Nonparametric paired bootstrap:

  1. Resample \((X_i, y_i)\) with replacement \(B\) times
  2. Refit the model on each bootstrap sample
  3. Standard errors = standard deviation of bootstrap coefficient estimates
  4. P-values = empirical (fraction of bootstrap estimates crossing zero)
  5. Confidence intervals = percentile method

Analytical IID (Koenker & Bassett, 1978)

The asymptotic sandwich estimator under IID errors:

\[ \text{Var}(\hat\beta) = \frac{\tau(1-\tau)}{n \, f_\varepsilon(0)^2} (X^\top X)^{-1} \]

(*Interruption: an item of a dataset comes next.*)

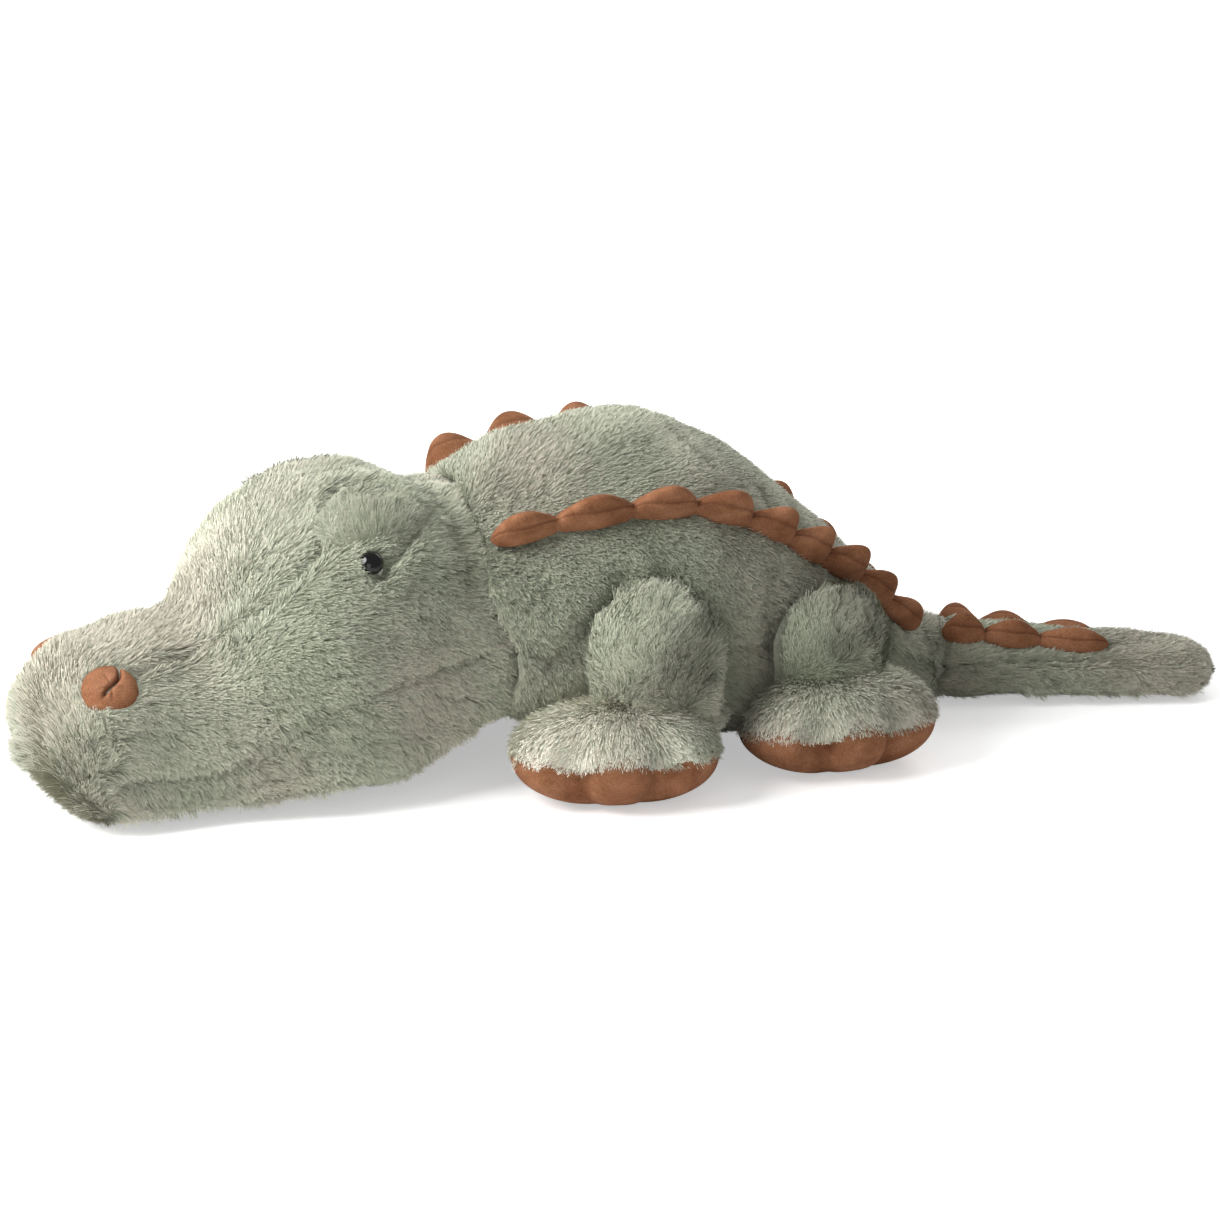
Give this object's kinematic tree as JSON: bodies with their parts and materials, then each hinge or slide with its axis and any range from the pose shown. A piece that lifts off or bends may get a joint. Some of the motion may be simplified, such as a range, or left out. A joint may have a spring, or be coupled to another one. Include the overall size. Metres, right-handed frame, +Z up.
{
  "type": "plush crocodile",
  "caption": "Large stuffed crocodile toy in long sage fur, lying on its belly and chin, with two strips of puffed suede spikes along the back, suede soles and nostrils, and button eyes.",
  "frame": {"origin": "middle of the flat underside of the belly, on the surface that the toy lies on", "axes": "+X from the head toward the tail, +Y toward the toy's right side, +Z up"},
  "size_m": [0.8422, 0.3662, 0.2204],
  "materials": {
    "sage_fur": "long pile",
    "pale_paw_fur": "long pile",
    "rust_suede": "napped",
    "black_gloss": "polished",
    "white_plastic": "matte"
  },
  "bodies": {
    "body": {"body": "sage_fur", "ridge_body_left": "rust_suede", "ridge_body_right": "rust_suede"},
    "head": {"head": "sage_fur", "eyelid_left": "sage_fur", "eyelid_right": "sage_fur", "eye_left": "black_gloss", "eye_right": "black_gloss", "washer_left": "white_plastic", "washer_right": "white_plastic", "nostril_left": "rust_suede", "nostril_right": "rust_suede"},
    "tail": {"tail": "sage_fur", "ridge_tail_left": "rust_suede", "ridge_tail_right": "rust_suede"},
    "leg_front_left": {"leg_front_left": "sage_fur", "paw_front_left": "pale_paw_fur", "sole_front_left": "rust_suede"},
    "leg_front_right": {"leg_front_right": "sage_fur", "paw_front_right": "pale_paw_fur", "sole_front_right": "rust_suede"},
    "leg_rear_left": {"leg_rear_left": "sage_fur", "paw_rear_left": "pale_paw_fur", "sole_rear_left": "rust_suede"},
    "leg_rear_right": {"leg_rear_right": "sage_fur", "paw_rear_right": "pale_paw_fur", "sole_rear_right": "rust_suede"}
  },
  "joints": [
    {"name": "neck_turn", "type": "hinge", "parent": "body", "child": "head", "pos_m": [-0.17, 0, 0.09], "axis": [0, 0, 1], "range_deg": [-30, 7.5], "stiffness_Nm_per_rad": 0.6},
    {"name": "tail_swing", "type": "hinge", "parent": "body", "child": "tail", "pos_m": [0.19, 0, 0.03], "axis": [0, 0, 1], "range_deg": [-5, 35], "stiffness_Nm_per_rad": 0.15},
    {"name": "leg_front_left_lift", "type": "hinge", "parent": "body", "child": "leg_front_left", "pos_m": [-0.038, -0.1137, 0.14], "axis": [-1, 0, 0], "range_deg": [0, 25], "stiffness_Nm_per_rad": 2},
    {"name": "leg_front_right_lift", "type": "hinge", "parent": "body", "child": "leg_front_right", "pos_m": [-0.038, 0.1137, 0.14], "axis": [1, 0, 0], "range_deg": [0, 25], "stiffness_Nm_per_rad": 2},
    {"name": "leg_rear_left_lift", "type": "hinge", "parent": "body", "child": "leg_rear_left", "pos_m": [0.087, -0.0895, 0.12], "axis": [-1, 0, 0], "range_deg": [0, 25], "stiffness_Nm_per_rad": 2},
    {"name": "leg_rear_right_lift", "type": "hinge", "parent": "body", "child": "leg_rear_right", "pos_m": [0.087, 0.0895, 0.12], "axis": [1, 0, 0], "range_deg": [0, 25], "stiffness_Nm_per_rad": 2}
  ]
}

where \(f_\varepsilon(0)\) is the error density at zero, estimated via the Hall-Sheather bandwidth:

\[ h_n = n^{-1/3} \, z_\alpha^{2/3} \left[\frac{1.5\, \phi(z_\alpha)^2}{2 z_\alpha^2 + 1}\right]^{1/3} \]

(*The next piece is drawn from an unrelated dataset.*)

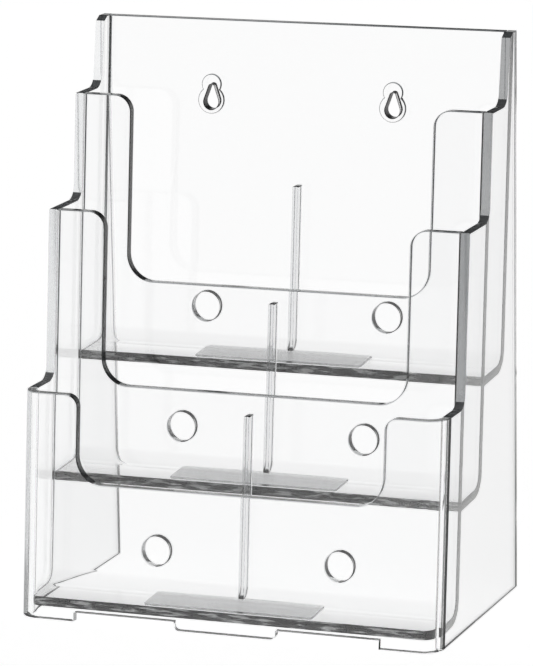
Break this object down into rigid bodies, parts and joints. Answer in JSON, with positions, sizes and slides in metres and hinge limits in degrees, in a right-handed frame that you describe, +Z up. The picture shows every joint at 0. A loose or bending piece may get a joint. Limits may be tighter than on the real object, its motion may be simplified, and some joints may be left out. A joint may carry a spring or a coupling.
{
  "type": "brochure rack",
  "caption": "Clear stepped rack that stands or hangs and shows leaflets in tiered pockets, each with a lift-out divider.",
  "frame": {"origin": "on the ground, at the middle of the rack's footprint", "axes": "+Z up, -Y towards the reader at the front, +X to the reader's right"},
  "size_m": [0.24, 0.1402, 0.31],
  "materials": {
    "clear_sheet": "polished clear acrylic sheet, faintly grey at its cut edges",
    "clear_divider": "clear moulded plastic, slightly greyer than the sheet"
  },
  "bodies": {
    "rack": {"side_panel_right": "clear_sheet", "side_panel_left": "clear_sheet", "back_tray": "clear_sheet", "middle_tray": "clear_sheet", "lower_tray": "clear_sheet", "front_panel": "clear_sheet"},
    "divider_top": {"divider_top": "clear_divider"},
    "divider_middle": {"divider_middle": "clear_divider"},
    "divider_lower": {"divider_lower": "clear_divider"}
  },
  "joints": [
    {"name": "divider_top_lift", "type": "slide", "parent": "rack", "child": "divider_top", "axis": [0, 0.1045, 0.9945], "range_m": [0, 0.07]},
    {"name": "divider_middle_lift", "type": "slide", "parent": "rack", "child": "divider_middle", "axis": [0, 0.1045, 0.9945], "range_m": [0, 0.07]},
    {"name": "divider_lower_lift", "type": "slide", "parent": "rack", "child": "divider_lower", "axis": [0, 0.1045, 0.9945], "range_m": [0, 0.07]}
  ]
}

with \(z_\alpha = \Phi^{-1}(1 - \alpha/2)\) for 95% confidence.

Kernel (Powell, 1991)

Heteroscedasticity-robust sandwich estimator:

\[ \text{Var}(\hat\beta) = H_n^{-1} \, J_n \, H_n^{-1} \]

where:

  • \(H_n = \frac{1}{nh} \sum_i f_i(0) \, x_i x_i^\top\) (estimated via kernel density at each observation)
  • \(J_n = \frac{\tau(1-\tau)}{n} X^\top X\)

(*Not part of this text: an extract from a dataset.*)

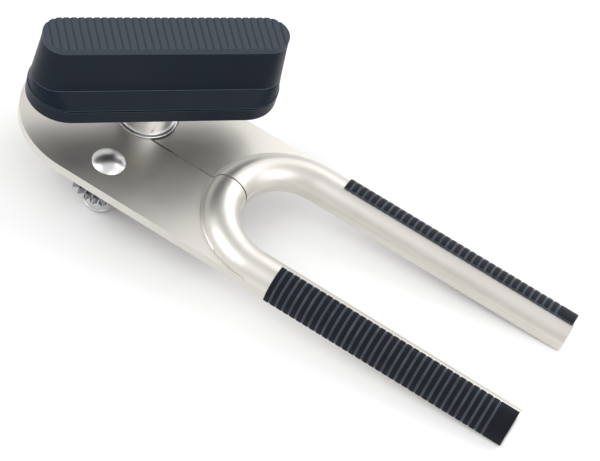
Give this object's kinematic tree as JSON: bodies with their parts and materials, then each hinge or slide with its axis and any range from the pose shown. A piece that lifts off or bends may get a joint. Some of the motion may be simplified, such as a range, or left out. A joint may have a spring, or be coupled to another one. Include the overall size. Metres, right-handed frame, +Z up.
{
  "type": "can opener",
  "caption": "Pliers-type hand can opener: steel handles with dark grips, a large turning knob, a geared toothed feed wheel and a cutting wheel.",
  "frame": {"origin": "middle of the tool's footprint on the surface that it lies on, resting on both wheel ends and both handle ends", "axes": "+X from the head towards the handle ends, +Y towards the handle that swings, +Z up, the knob's side"},
  "size_m": [0.1948, 0.066, 0.0683],
  "materials": {
    "handle_steel": "satin",
    "grip_rubber": "matt",
    "screw_steel": "polished",
    "stud_chrome": "polished",
    "washer_steel": "satin",
    "cap_chrome": "polished",
    "gear_steel": "satin",
    "drum_steel": "polished",
    "feed_wheel_steel": "hardened, tooth faces bright",
    "collar_chrome": "polished",
    "bush_brass": "satin",
    "knob_plastic": "satin",
    "knob_pad": "fine texture",
    "insert_steel": "satin",
    "pin_steel": "satin",
    "washer_chrome": "polished",
    "shaft_steel": "ground",
    "cutter_steel": "ground",
    "nut_chrome": "polished"
  },
  "bodies": {
    "handle_a": {"handle_a_shell": "handle_steel", "grip_a": "grip_rubber", "grip_screws_a": "screw_steel", "wheel_stud": "stud_chrome", "stud_spacer": "washer_steel", "wheel_cap_screw": "cap_chrome"},
    "feed_wheel": {"feed_gear": "gear_steel", "feed_drum": "drum_steel", "feed_wheel": "feed_wheel_steel"},
    "handle_b": {"handle_b_shell": "handle_steel", "grip_b": "grip_rubber", "grip_screws_b": "screw_steel", "pivot_collar": "collar_chrome", "collar_lock_ring": "washer_steel"},
    "shaft_bush": {"shaft_bush": "bush_brass"},
    "knob": {"knob_body": "knob_plastic", "knob_top_pad": "knob_pad", "knob_insert": "insert_steel", "knob_pin": "pin_steel", "knob_washer": "washer_chrome", "drive_shaft": "shaft_steel", "wave_washer": "washer_steel", "drive_gear": "gear_steel", "shaft_spacer": "washer_steel", "cutting_wheel": "cutter_steel", "cutter_nut": "nut_chrome"}
  },
  "joints": [
    {"name": "handle_swing", "type": "hinge", "parent": "handle_a", "child": "handle_b", "pos_m": [-0.05815, 0.00493, 0.02102], "axis": [0.1125, 0, 0.9937], "range_deg": [0, 35]},
    {"name": "bush_roll", "type": "hinge", "parent": "handle_b", "child": "shaft_bush", "pos_m": [-0.05626, 0.00058, 0.02081], "axis": [0.1125, 0, 0.9937], "range_deg": [-51, 0]},
    {"name": "knob_turn", "type": "hinge", "parent": "shaft_bush", "child": "knob", "pos_m": [-0.05626, 0.00058, 0.02081], "axis": [0.1125, 0, 0.9937], "continuous": true},
    {"name": "feed_wheel_spin", "type": "hinge", "parent": "handle_a", "child": "feed_wheel", "pos_m": [-0.05656, -0.02037, 0.02084], "axis": [0.1125, 0, 0.9937], "continuous": true}
  ],
  "couplings": [
    {"joint": "bush_roll", "follows": "handle_swing", "ratio": -1.45},
    {"joint": "feed_wheel_spin", "follows": "knob_turn", "ratio": -1}
  ]
}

This relaxes the IID assumption and is valid under heteroscedastic errors.

Cluster-Robust

For data with intra-cluster correlation (panel data, grouped observations):

\[ \text{Var}(\hat\beta) = H_n^{-1} \left(\sum_{g=1}^{G} S_g S_g^\top \right) H_n^{-1} \cdot \frac{G}{G-1} \cdot \frac{n-1}{n-k} \]

where \(S_g = \sum_{i \in g} \psi_\tau(y_i - x_i^\top\hat\beta) \, x_i\) is the cluster-level score, and the multiplicative factor is a small-sample correction.

Censored Quantile Regression

For right-censored data (e.g., survival analysis), the observed outcome is \(Y_i = \min(T_i, C_i)\) with event indicator \(\delta_i = \mathbf{1}(T_i \leq C_i)\).

This package implements Powell's (1986) iterative algorithm:

  1. Fit standard quantile regression to get initial \(\hat\beta\)
  2. For censored observations (\(\delta_i = 0\)): if \(x_i^\top\hat\beta > Y_i\), treat as uncensored; otherwise, set weight to zero
  3. Refit with updated weights
  4. Repeat until convergence

Left-censored data is handled symmetrically by reflecting the problem.

Pseudo R-Squared

The Koenker & Machado (1999) pseudo R-squared:

\[ R^1(\tau) = 1 - \frac{\sum_i \rho_\tau(y_i - x_i^\top\hat\beta)}{\sum_i \rho_\tau(y_i - \hat{q}_\tau)} \]

where \(\hat{q}_\tau\) is the unconditional sample quantile. Values closer to 1 indicate better fit relative to the intercept-only model.

References

  • Koenker, R. & Bassett, G. (1978). Regression quantiles. Econometrica, 46(1), 33--50.
  • Powell, J. L. (1986). Censored regression quantiles. Journal of Econometrics, 32(1), 143--155.
  • Powell, J. L. (1991). Estimation of monotonic regression models under quantile restrictions. In Nonparametric and Semiparametric Methods in Econometrics.
  • Koenker, R. & Machado, J. A. F. (1999). Goodness of fit and related inference processes for quantile regression. JASA, 94(448), 1296--1310.
  • Fan, J. & Li, R. (2001). Variable selection via nonconcave penalized likelihood. JASA, 96(456), 1348--1360.
  • Zhang, C.-H. (2010). Nearly unbiased variable selection under minimax concave penalty. Annals of Statistics, 38(2), 894--942.
  • Koenker, R. (2005). Quantile Regression. Cambridge University Press.